__What is required__: Copy the first line of the material below and every later line through the line containing "return plug.part", without any other output.

__Data segment__:
• • •

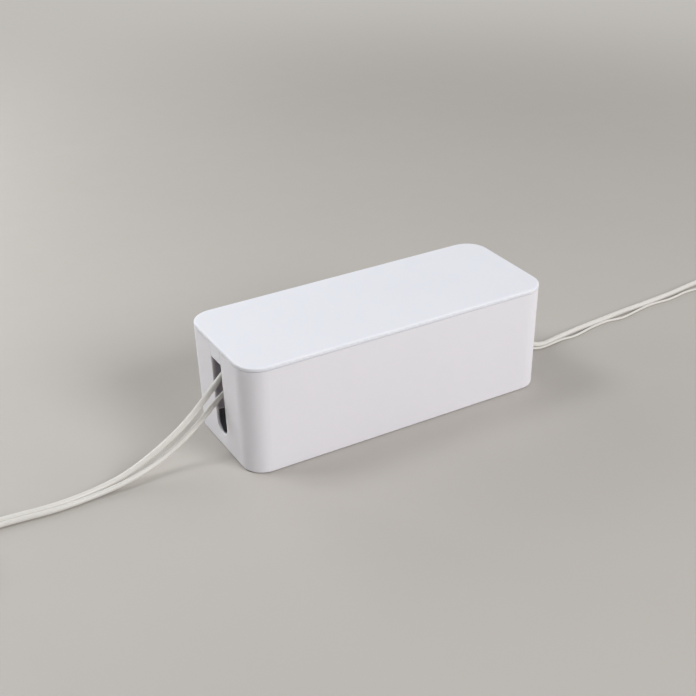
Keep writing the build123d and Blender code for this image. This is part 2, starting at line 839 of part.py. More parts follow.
def straight_plug(seat):
    # a round plug whose cord leaves in line with the pins; seat faces out along the cord
    half_section = Plane(origin=seat.origin, x_dir=seat.x_dir, z_dir=-seat.y_dir)
    with BuildPart(seat) as plug:
        with BuildSketch(half_section):
            with BuildLine():
                Polyline((0, plug_height), (0, 0), (plug_radius, 0), (plug_radius, plug_straight))
                Bezier(
                    (plug_radius, plug_straight),
                    (plug_radius, plug_height - plug_neck_fall),
                    (plug_neck_radius + plug_neck_flare, plug_height - plug_neck_fall),
                    (plug_neck_radius, plug_height),
                )
                Line((plug_neck_radius, plug_height), (0, plug_height))
            make_face()
        revolve(axis=Axis(seat.origin, seat.z_dir))
        with Locations((0, 0, plug_height)):
            Cylinder(
                spigot_radius + cord_clearance, spigot_length, align=top_align, mode=Mode.SUBTRACT
            )
        plug_fittings()
    return plug.part


def appliance_connector(back, width, thickness):
    # a moulded appliance connector; back is a plane on its rear face that looks towards the nose
    with BuildPart(back) as connector:
        with BuildSketch(back):
            RectangleRounded(width, thickness, connector_corner)
        extrude(amount=connector_grip)
        with BuildSketch(back.offset(connector_grip)):
            nose_width = width - 2 * connector_step
            nose_thickness = thickness - 2 * connector_step
            Rectangle(nose_width, nose_thickness)
            # Two corners are cut off, so it fits its inlet only one way up.
            for side in (-1, 1):
                with Locations((side * nose_width / 2, nose_thickness / 2)):
                    Rectangle(
                        connector_chamfer, connector_chamfer, rotation=45, mode=Mode.SUBTRACT
                    )
        extrude(amount=connector_nose)
        with Locations((0, 0, connector_grip + connector_nose)):
            with Locations(
                (-connector_slot_spacing, -connector_slot_stagger),
                (0, connector_slot_stagger),
                (connector_slot_spacing, -connector_slot_stagger),
            ):
                Box(
                    connector_slot_width,
                    connector_slot_height,
                    connector_slot_depth,
                    align=top_align,
                    mode=Mode.SUBTRACT,
                )
        Cylinder(
            spigot_radius + cord_clearance, spigot_length, align=bottom_align, mode=Mode.SUBTRACT
        )
    return connector.part


upper_seat = Plane(origin=(sockets[0], strip_y, plug_face))
write(straight_plug(upper_seat), "upper_plug")
write(plug_contacts(upper_seat), "upper_plug_contacts")
write(
    tapered_sleeve(upper_seat.offset(plug_height), upper_diameter, mains_sleeve_length),
    "upper_plug_sleeve",
)

lower_seat = Plane(origin=(sockets[1], strip_y, plug_face))
outlet_way = (cos(radians(angled_plug_turn)), sin(radians(angled_plug_turn)), 0)
outlet = Plane(
    origin=(sockets[1], strip_y, plug_face + angled_plug_axis),
    x_dir=(0, 0, 1),
    z_dir=outlet_way,
)
with BuildPart(lower_seat) as lower_plug:
    Cylinder(plug_radius, angled_plug_height, align=bottom_align)
    fillet(lower_plug.faces().sort_by(Axis.Z)[-1].edges(), angled_plug_edge)
    with BuildSketch(outlet):
        Circle(angled_boss_radius)
    extrude(amount=angled_boss_reach)
    with BuildSketch(outlet.offset(angled_boss_reach)):
        Circle(spigot_radius + cord_clearance)
    extrude(amount=-spigot_length, mode=Mode.SUBTRACT)
    plug_fittings()
write(lower_plug.part, "lower_plug")
write(plug_contacts(lower_seat), "lower_plug_contacts")
write(
    tapered_sleeve(outlet.offset(angled_boss_reach), lower_diameter, mains_sleeve_length),
    "lower_plug_sleeve",
)

charger_seat = Plane(origin=(sockets[3], strip_y, plug_face))
charger_outlet = Plane(
    origin=(sockets[3] + charger_width / 2, strip_y + charger_outlet_y, plug_face + charger_outlet_z),
    x_dir=(0, 1, 0),
    z_dir=(1, 0, 0),
)
with BuildPart(charger_seat) as charger:
    Cylinder(plug_radius, charger_foot, align=bottom_align)
    with BuildSketch(charger_seat.offset(charger_foot)):
        RectangleRounded(charger_width, charger_depth, charger_edge)
    extrude(amount=charger_height)
    fillet(charger.faces().sort_by(Axis.Z)[-1].edges(), charger_top_edge)
    with Locations([(0, side * pin_offset, 0) for side in (-1, 1)]):
        Cylinder(
            charger_pin_radius + plug_pin_clearance,
            plug_pin_depth,
            align=bottom_align,
            mode=Mode.SUBTRACT,
        )
    with BuildSketch(charger_outlet):
        Circle(thin_spigot_radius + cord_clearance)
    extrude(amount=-thin_spigot_length, mode=Mode.SUBTRACT)
write(charger.part, "charger")
write(plug_contacts(charger_seat, charger_pin_radius, False), "charger_pins")
write(
    tapered_sleeve(
        charger_outlet, thin_diameter, thin_sleeve_length, thin_spigot_radius, thin_spigot_length
    ),
    "charger_sleeve",
)

supply_mouth = Plane(origin=(strip_right, strip_y, supply_z), x_dir=(0, 1, 0), z_dir=(1, 0, 0))
write(
    tapered_sleeve(supply_mouth, supply_diameter, supply_sleeve_length, supply_collar_radius),
    "supply_sleeve",
)


def tail_end(tail, reach):
    # a plane across the cord's level end, reach past its last point and facing on along it
    way = (Vector(tail[-1]) - Vector(tail[-2])).normalized()
    return Plane(
        origin=Vector(tail[-1]) + way * reach,
        x_dir=way.cross(Vector(0, 0, 1)),
        z_dir=way,
    )


def turned(plane):
    # the same plane, facing the other way
    return Plane(origin=plane.origin, x_dir=plane.x_dir, z_dir=-plane.z_dir)


upper_back = tail_end(upper_tail, spigot_length)
write(
    appliance_connector(upper_back, upper_connector_width, upper_connector_thickness),
    "upper_connector",
)
write(
    tapered_sleeve(turned(upper_back), upper_diameter, mains_connector_sleeve),
    "upper_connector_sleeve",
)
lower_back = tail_end(lower_tail, spigot_length)
write(
    appliance_connector(lower_back, lower_connector_width, lower_connector_thickness),
    "lower_connector",
)
write(
    tapered_sleeve(turned(lower_back), lower_diameter, mains_connector_sleeve),
    "lower_connector_sleeve",
)
wall_plug_back = tail_end(supply_tail, spigot_length)
wall_plug_seat = turned(wall_plug_back.offset(plug_height))
write(straight_plug(wall_plug_seat), "wall_plug")
write(plug_contacts(wall_plug_seat), "wall_plug_contacts")
write(
    tapered_sleeve(turned(wall_plug_back), supply_diameter, mains_sleeve_length), "wall_plug_sleeve"
)

barrel_back = tail_end(thin_tail, thin_spigot_length)
with BuildPart(barrel_back) as barrel_plug:
    Cylinder(barrel_radius, barrel_length, align=bottom_align)
    fillet(barrel_plug.edges(), barrel_edge_radius)
    Cylinder(
        thin_spigot_radius + cord_clearance,
        thin_spigot_length,
        align=bottom_align,
        mode=Mode.SUBTRACT,
    )
write(barrel_plug.part, "barrel_plug")
with BuildPart(barrel_back.offset(barrel_length)) as barrel_tip:
    Cylinder(barrel_tip_radius, barrel_tip_length, align=bottom_align)
    Cylinder(barrel_tip_bore, barrel_tip_length, align=bottom_align, mode=Mode.SUBTRACT)
write(barrel_tip.part, "barrel_tip")
write(
    tapered_sleeve(
        turned(barrel_back), thin_diameter, thin_sleeve_length, thin_spigot_radius, thin_spigot_length
    ),
    "barrel_sleeve",
)


# ---- cords, coils and ties -----------------------------------------------------------------------
def coil_ring(at, across, diameter, layers):
    # the outer shape of a neat round coil, which stands on its tie
    ring_bottom = tie_thickness + tie_gap
    with BuildPart() as ring:
        with BuildSketch(Plane.XZ):
            with Locations((across / 2, ring_bottom + layers * diameter / 2)):
                RectangleRounded(turns_abreast * diameter, layers * diameter, diameter * arc_share)
        revolve(axis=Axis.Z)
    return ring.part.moved(Location((at[0], at[1], 0)))


def coil_tie(at, across, diameter, layers, compass):
    # a flat band round the ring's section, wide enough for the ring's curve
    ring_top = tie_thickness + tie_gap + layers * diameter
    inner_radius = (across - turns_abreast * diameter) / 2
    side_gap = tie_gap + tie_width**2 / (8 * inner_radius)
    inner_width = turns_abreast * diameter + 2 * side_gap
    out = (cos(radians(compass)), sin(radians(compass)), 0)
    middle = (at[0] + out[0] * across / 2, at[1] + out[1] * across / 2, 0)
    with BuildPart(Plane(origin=middle, x_dir=out)) as tie:
        Box(
            inner_width + 2 * tie_thickness,
            tie_width,
            ring_top + tie_gap + tie_thickness,
            align=bottom_align,
        )
        with Locations((0, 0, tie_thickness)):
            Box(
                inner_width,
                tie_width,
                ring_top + tie_gap - tie_thickness,
                align=bottom_align,
                mode=Mode.SUBTRACT,
            )
    return tie.part


def write_cord(name, route, tail, diameter, coil_at, across, layers, compass):
    with BuildPart() as lead:
        add(tube(route, diameter / 2, f"{name}_lead"))
        add(tube(tail, diameter / 2, f"{name}_lead end"))
        if name == "supply":
            # The straight stretch in the strip, through its clamp and sleeve.
            with BuildSketch(Plane.YZ.offset(wire_start)):
                with Locations((strip_y, supply_z)):
                    Circle(diameter / 2)
            extrude(amount=route[0][0] - wire_start)
    write(lead.part, f"{name}_lead")
    write(coil_ring(coil_at, across, diameter, layers), f"{name}_coil")
    write(coil_tie(coil_at, across, diameter, layers, compass), f"{name}_tie")


write_cord(
    "upper",
    upper_route,
    upper_tail,
    upper_diameter,
    upper_coil_at,
    upper_coil_across,
    upper_coil_layers,
    upper_tie_compass,
)
write_cord(
    "lower",
    lower_route,
    lower_tail,
    lower_diameter,
    lower_coil_at,
    lower_coil_across,
    lower_coil_layers,
    lower_tie_compass,
)
write_cord(
    "supply",
    supply_route,
    supply_tail,
    supply_diameter,
    supply_coil_at,
    supply_coil_across,
    supply_coil_layers,
    supply_tie_compass,
)
write_cord(
    "thin",
    thin_route,
    thin_tail,
    thin_diameter,
    thin_coil_at,
    thin_coil_across,
    thin_coil_layers,
    thin_tie_compass,
)
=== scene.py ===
# Cable box with a lift-off lid: its finish, cords and light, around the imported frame.
import math

import bmesh
import bpy
from mathutils import Matrix, Vector


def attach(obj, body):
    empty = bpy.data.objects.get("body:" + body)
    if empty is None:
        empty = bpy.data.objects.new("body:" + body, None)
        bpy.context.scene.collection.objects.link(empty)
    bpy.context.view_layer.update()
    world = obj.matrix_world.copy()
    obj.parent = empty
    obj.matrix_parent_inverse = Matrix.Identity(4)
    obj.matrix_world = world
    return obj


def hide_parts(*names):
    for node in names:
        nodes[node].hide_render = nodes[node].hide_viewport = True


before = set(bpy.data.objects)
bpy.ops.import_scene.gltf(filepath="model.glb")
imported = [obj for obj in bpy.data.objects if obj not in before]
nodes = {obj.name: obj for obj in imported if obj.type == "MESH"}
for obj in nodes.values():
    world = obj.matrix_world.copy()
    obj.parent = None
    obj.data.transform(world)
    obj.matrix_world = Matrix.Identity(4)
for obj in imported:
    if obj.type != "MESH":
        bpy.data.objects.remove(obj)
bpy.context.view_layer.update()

print("frame loaded:", len(nodes), "nodes")


cameraSetting = {
    "lens": 63.93,
    "sensor": 36.0,
    "azimuth": -29.16,  # degrees, 0 looks along +Y
    "elevation": 28.99,
    "roll": -1.22,
    "distance": 1.5092,  # metres from the aim point
    "aside": -0.0286,  # the aim point, across and up the picture from the origin
    "above": 0.0622,
    "lift": 0.0015,  # the whole camera, straight up
}


def addCamera(setting):
    azimuth = math.radians(setting["azimuth"])
    elevation = math.radians(setting["elevation"])
    roll = math.radians(setting["roll"])
    back = Vector(
        (
            math.sin(azimuth) * math.cos(elevation),
            -math.cos(azimuth) * math.cos(elevation),
            math.sin(elevation),
        )
    )
    level = Vector((math.cos(azimuth), math.sin(azimuth), 0))
    upright = back.cross(level)
    right = level * math.cos(roll) + upright * math.sin(roll)
    up = upright * math.cos(roll) - level * math.sin(roll)
    place = back * setting["distance"] + right * setting["aside"] + up * setting["above"]
    place.z += setting["lift"]
    camera = bpy.data.objects.new("camera", bpy.data.cameras.new("camera"))
    camera.data.sensor_width = setting["sensor"]
    camera.data.lens = setting["lens"]
    turn = Matrix((right, up, back)).transposed().to_4x4()
    camera.matrix_world = Matrix.Translation(place) @ turn
    bpy.context.scene.collection.objects.link(camera)
    bpy.context.scene.camera = camera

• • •

__Output for this exercise__:
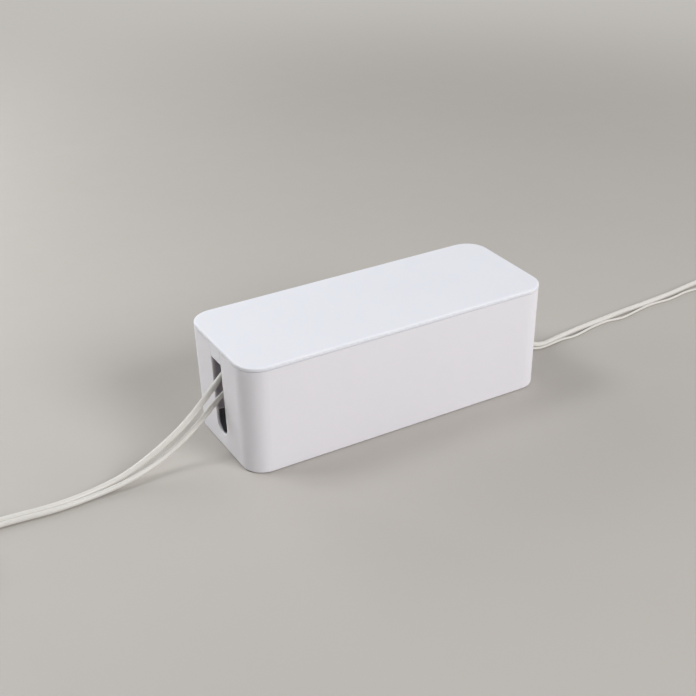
Keep writing the build123d and Blender code for this image. This is part 2, starting at line 839 of part.py. More parts follow.
def straight_plug(seat):
    # a round plug whose cord leaves in line with the pins; seat faces out along the cord
    half_section = Plane(origin=seat.origin, x_dir=seat.x_dir, z_dir=-seat.y_dir)
    with BuildPart(seat) as plug:
        with BuildSketch(half_section):
            with BuildLine():
                Polyline((0, plug_height), (0, 0), (plug_radius, 0), (plug_radius, plug_straight))
                Bezier(
                    (plug_radius, plug_straight),
                    (plug_radius, plug_height - plug_neck_fall),
                    (plug_neck_radius + plug_neck_flare, plug_height - plug_neck_fall),
                    (plug_neck_radius, plug_height),
                )
                Line((plug_neck_radius, plug_height), (0, plug_height))
            make_face()
        revolve(axis=Axis(seat.origin, seat.z_dir))
        with Locations((0, 0, plug_height)):
            Cylinder(
                spigot_radius + cord_clearance, spigot_length, align=top_align, mode=Mode.SUBTRACT
            )
        plug_fittings()
    return plug.part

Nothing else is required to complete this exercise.